Elementary probability:

They don't teach this is in elementary probability, but random variables have an explicit representation known as the Skorokhod representation.

Basically, we never really know the formulas for a lot of the $X$'s. We know the $X$'s mainly from the $F_X(x)$'s. It's kinda like talking about $f(x)=x^2+c$'s through their common derivative $f'(x)=2x$: When is $f$ increasing? When $f' > 0$. We know that if $f$ is not unique given an $f'(x)$. We can do that through integration, or just construct an explicit example $f(x)=x^2+5$ and $f(x)=x^2+4$.

How we do similarly here in probability?

For example, consider $X \sim Be(p)$ where $P(X=0):=p$ and $P(X=1):=1-p$ (Usually, textbooks use $p$ for the $P(X=1)$).

If both of the following $X_i$'s satisfy $X \sim Be(p)$, then we've given explicit Bernoulli random variables that can never be the same, i.e. $X \sim Be(p)$ doesn't have a unique Skorokhod representation.

$$X_1(\omega) := 1_{(0,1-p)}(\omega) := 1_{A_1}(\omega)$$

$$X_2(\omega) := 1_{(p,1)}(\omega) := 1_{A_2}(\omega)$$

If $\omega=\frac{1-p}{2}$, then $X_1(\omega)=1$ while $X_2(\omega)=0$.

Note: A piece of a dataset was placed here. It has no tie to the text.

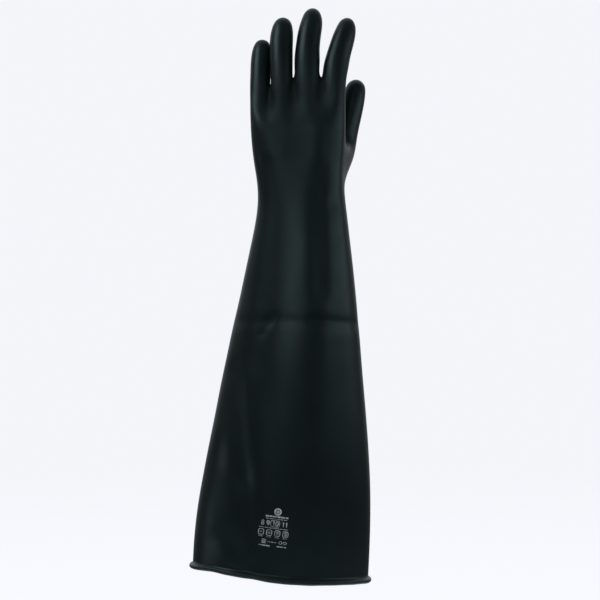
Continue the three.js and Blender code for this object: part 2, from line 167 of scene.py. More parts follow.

Let us try to compute the CDF of $X_i$:

$P(X_i(\omega) \le x)$ is 0 for $x<0$ and 1 for $x \ge 1$.

As for $0 \le x < 1$, define

$$P(X_i(\omega) \le x) = P(X_i(\omega) = 0) = P(1_{A_i}(\omega) = 0) = P(\omega \notin A_i) = 1 - P(\omega \in A_i)$$

We have our result if $P(\omega \in A_1) = P(\omega \in A_2) = 1-p$. Is it?

Okay so here, we need to need to make some kind of assumption to say that the interval $(p,1)$ is not only as probable as $(0,1-p)$ but also that probability of each interval is $1-p$. Clearly, the intervals have the same length, but does that mean they have the same probability? Furthermore, if they do, is it equal to That depends on how we define probabilities here. One such assumption is:

A uniformly distributed random variable $U$ on $(0,1)$ has Skorokhod representation $U(\omega) = \omega \sim Unif(0,1)$.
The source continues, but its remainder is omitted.